Exercise: Collect every line below that contains the word "with".
###
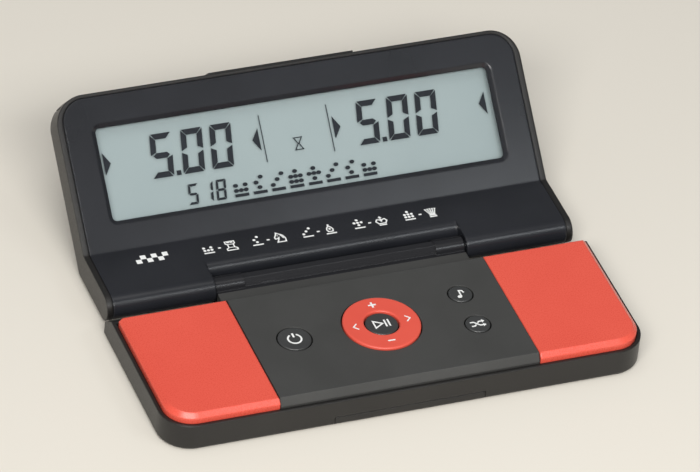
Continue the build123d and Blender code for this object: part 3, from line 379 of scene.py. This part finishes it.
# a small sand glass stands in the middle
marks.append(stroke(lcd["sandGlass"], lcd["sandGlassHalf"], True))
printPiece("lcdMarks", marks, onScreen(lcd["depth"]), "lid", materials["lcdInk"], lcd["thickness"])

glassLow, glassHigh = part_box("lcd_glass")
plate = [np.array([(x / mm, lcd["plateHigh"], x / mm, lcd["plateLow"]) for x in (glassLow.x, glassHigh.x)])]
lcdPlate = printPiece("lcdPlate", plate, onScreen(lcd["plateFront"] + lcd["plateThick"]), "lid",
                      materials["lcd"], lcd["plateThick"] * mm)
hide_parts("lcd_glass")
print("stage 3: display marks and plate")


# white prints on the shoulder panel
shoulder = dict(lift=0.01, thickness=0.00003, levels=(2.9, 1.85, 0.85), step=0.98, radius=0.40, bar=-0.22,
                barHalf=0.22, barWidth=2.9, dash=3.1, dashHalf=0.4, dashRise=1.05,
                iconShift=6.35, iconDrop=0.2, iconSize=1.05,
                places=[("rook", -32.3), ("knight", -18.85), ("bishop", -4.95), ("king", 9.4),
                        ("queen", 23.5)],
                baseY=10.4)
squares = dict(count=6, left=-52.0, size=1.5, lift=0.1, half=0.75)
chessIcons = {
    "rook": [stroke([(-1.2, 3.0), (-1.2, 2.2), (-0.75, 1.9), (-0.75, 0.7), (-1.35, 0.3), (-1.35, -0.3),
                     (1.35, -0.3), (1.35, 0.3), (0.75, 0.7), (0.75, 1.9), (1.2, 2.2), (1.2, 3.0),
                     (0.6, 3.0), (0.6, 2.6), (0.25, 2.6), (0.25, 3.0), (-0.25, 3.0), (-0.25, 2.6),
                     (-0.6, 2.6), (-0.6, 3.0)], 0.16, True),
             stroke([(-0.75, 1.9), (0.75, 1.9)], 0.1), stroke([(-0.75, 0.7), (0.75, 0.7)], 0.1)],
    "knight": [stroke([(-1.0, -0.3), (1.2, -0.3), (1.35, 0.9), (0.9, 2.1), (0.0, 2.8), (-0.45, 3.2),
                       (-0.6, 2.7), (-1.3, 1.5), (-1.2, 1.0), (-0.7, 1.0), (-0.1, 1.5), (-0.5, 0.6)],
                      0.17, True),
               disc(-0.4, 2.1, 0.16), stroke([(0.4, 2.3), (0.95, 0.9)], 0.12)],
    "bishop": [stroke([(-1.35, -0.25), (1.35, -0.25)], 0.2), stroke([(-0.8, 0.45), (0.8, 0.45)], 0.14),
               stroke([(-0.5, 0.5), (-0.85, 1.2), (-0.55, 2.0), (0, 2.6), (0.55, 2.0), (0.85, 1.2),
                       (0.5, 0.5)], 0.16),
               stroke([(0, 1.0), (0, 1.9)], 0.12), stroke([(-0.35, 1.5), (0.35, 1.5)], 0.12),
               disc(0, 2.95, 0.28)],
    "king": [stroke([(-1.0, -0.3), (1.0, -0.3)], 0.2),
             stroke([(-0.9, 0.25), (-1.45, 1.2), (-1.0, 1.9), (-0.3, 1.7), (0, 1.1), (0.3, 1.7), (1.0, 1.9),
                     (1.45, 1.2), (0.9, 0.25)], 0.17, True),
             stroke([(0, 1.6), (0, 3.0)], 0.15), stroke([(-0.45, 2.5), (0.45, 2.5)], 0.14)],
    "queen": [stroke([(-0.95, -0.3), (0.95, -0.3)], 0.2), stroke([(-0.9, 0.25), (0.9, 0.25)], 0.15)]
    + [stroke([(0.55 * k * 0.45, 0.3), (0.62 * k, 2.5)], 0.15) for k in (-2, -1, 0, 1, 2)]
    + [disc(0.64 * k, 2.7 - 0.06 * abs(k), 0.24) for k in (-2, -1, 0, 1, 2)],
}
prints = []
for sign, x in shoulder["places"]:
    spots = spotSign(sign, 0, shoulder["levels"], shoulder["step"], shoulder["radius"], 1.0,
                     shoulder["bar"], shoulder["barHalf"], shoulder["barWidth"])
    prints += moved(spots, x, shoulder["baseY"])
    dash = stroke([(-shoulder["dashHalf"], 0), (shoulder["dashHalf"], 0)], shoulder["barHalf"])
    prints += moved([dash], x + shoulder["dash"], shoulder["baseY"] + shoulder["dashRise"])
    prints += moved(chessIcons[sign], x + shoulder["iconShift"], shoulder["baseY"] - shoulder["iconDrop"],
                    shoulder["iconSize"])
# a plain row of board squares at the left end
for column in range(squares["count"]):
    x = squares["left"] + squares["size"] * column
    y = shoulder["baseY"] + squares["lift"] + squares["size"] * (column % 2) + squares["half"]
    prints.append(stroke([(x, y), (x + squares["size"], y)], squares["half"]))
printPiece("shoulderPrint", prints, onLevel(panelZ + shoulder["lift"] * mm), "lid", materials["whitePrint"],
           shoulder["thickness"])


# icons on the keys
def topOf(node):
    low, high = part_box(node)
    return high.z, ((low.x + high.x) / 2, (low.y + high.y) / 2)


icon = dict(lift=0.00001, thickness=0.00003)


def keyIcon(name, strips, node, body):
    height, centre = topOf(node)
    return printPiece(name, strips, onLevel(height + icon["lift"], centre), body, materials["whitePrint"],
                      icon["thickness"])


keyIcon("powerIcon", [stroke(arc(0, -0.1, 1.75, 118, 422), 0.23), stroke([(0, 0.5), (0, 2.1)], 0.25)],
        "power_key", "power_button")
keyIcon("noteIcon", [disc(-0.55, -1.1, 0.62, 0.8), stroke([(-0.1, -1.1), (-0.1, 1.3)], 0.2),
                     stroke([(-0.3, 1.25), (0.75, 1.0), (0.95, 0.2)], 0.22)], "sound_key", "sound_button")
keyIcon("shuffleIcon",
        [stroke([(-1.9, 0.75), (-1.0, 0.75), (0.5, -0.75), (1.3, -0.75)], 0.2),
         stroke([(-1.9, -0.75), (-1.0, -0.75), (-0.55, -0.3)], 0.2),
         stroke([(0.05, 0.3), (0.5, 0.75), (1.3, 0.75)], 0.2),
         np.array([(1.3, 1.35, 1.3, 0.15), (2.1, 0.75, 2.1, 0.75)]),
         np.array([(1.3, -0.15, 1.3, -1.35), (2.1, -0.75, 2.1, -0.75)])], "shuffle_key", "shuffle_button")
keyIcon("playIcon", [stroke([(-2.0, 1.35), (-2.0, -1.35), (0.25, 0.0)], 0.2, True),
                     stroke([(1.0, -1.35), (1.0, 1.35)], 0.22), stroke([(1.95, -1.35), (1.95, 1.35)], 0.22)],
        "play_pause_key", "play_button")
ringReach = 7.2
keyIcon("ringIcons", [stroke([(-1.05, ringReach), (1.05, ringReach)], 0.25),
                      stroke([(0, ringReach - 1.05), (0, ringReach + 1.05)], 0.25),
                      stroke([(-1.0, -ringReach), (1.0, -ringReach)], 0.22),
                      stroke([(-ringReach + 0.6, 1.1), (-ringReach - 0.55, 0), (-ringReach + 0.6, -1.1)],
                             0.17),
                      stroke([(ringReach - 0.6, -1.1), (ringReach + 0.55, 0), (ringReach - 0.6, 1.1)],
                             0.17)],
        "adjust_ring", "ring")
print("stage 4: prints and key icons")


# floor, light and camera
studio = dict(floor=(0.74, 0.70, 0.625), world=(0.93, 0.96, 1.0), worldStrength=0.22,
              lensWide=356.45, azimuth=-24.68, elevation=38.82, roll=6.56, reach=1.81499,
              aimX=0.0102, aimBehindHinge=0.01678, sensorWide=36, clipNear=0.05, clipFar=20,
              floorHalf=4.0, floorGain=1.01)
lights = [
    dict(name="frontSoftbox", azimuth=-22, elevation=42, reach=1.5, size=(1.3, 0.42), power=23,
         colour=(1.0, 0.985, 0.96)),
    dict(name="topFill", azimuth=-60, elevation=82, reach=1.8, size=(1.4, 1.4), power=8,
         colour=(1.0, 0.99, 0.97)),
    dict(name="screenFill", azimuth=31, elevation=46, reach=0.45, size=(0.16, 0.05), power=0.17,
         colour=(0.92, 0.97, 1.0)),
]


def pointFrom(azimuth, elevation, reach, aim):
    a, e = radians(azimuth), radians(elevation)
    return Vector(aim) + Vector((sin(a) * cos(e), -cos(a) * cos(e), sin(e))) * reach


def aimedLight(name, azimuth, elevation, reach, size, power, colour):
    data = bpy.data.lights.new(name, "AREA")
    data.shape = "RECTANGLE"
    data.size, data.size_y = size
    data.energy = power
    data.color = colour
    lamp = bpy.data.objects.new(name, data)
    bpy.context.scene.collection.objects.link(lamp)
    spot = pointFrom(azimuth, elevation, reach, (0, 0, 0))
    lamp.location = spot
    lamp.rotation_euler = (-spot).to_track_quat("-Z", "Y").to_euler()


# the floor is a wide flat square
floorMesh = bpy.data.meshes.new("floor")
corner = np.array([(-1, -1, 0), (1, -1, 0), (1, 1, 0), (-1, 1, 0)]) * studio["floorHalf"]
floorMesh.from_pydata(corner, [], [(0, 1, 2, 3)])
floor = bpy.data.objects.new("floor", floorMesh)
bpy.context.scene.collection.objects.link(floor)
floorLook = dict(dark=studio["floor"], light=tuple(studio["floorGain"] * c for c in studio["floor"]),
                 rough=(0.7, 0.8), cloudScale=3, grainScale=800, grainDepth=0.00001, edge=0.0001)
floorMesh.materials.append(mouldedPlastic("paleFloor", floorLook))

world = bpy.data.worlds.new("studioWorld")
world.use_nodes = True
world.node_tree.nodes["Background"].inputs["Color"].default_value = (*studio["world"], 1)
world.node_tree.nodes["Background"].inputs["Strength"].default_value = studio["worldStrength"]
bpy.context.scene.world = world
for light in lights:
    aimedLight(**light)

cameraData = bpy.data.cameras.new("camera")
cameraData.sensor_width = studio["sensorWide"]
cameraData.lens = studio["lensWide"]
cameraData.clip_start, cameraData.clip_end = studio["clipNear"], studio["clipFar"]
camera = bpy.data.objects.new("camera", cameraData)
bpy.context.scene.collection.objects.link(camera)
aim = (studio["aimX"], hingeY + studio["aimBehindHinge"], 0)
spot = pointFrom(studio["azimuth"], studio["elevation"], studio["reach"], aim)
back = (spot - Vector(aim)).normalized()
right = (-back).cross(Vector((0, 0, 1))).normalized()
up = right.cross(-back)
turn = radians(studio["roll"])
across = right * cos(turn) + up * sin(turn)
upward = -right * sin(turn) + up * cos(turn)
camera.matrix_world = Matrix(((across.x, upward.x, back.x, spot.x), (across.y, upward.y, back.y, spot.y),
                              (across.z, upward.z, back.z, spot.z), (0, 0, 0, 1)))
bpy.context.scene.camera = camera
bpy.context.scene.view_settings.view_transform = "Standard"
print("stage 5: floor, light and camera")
###
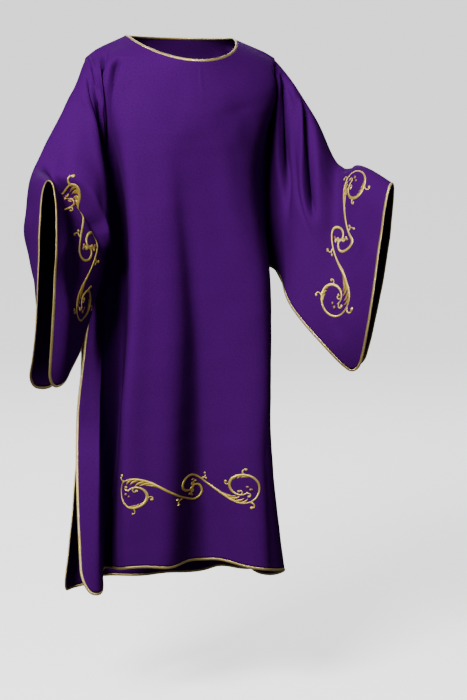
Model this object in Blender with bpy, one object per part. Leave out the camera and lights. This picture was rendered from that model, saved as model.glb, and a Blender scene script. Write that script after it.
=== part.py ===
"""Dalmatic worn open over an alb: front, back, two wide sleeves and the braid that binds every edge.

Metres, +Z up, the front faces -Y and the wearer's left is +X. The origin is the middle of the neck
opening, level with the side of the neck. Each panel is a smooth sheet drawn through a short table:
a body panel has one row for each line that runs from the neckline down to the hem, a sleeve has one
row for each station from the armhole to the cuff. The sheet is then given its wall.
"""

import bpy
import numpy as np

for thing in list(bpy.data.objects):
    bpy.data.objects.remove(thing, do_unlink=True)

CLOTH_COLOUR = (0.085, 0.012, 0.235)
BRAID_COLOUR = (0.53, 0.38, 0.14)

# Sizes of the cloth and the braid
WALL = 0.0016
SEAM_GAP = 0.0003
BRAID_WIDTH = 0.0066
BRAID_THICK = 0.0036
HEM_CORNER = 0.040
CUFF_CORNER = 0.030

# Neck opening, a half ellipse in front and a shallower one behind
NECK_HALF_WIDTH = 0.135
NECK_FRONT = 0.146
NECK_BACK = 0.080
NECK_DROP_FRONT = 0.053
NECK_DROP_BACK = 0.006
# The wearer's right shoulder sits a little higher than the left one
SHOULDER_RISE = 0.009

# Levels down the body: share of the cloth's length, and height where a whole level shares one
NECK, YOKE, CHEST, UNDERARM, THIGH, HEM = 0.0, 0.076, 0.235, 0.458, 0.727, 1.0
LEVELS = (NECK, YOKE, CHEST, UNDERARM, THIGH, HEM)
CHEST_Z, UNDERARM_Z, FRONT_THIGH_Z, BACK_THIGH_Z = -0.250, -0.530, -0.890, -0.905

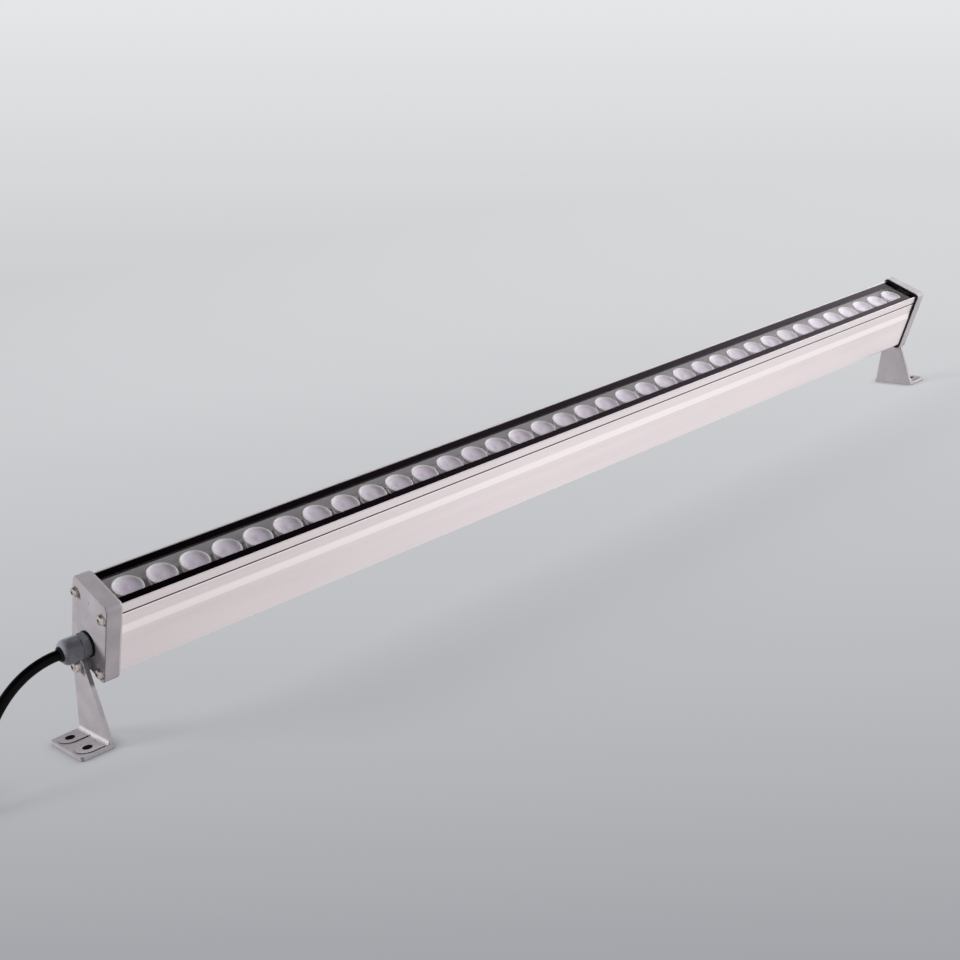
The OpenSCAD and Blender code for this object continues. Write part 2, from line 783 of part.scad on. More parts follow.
###
Result for this exercise:
Model this object in Blender with bpy, one object per part. Leave out the camera and lights. This picture was rendered from that model, saved as model.glb, and a Blender scene script. Write that script after it.
opening, level with the side of the neck. Each panel is a smooth sheet drawn through a short table:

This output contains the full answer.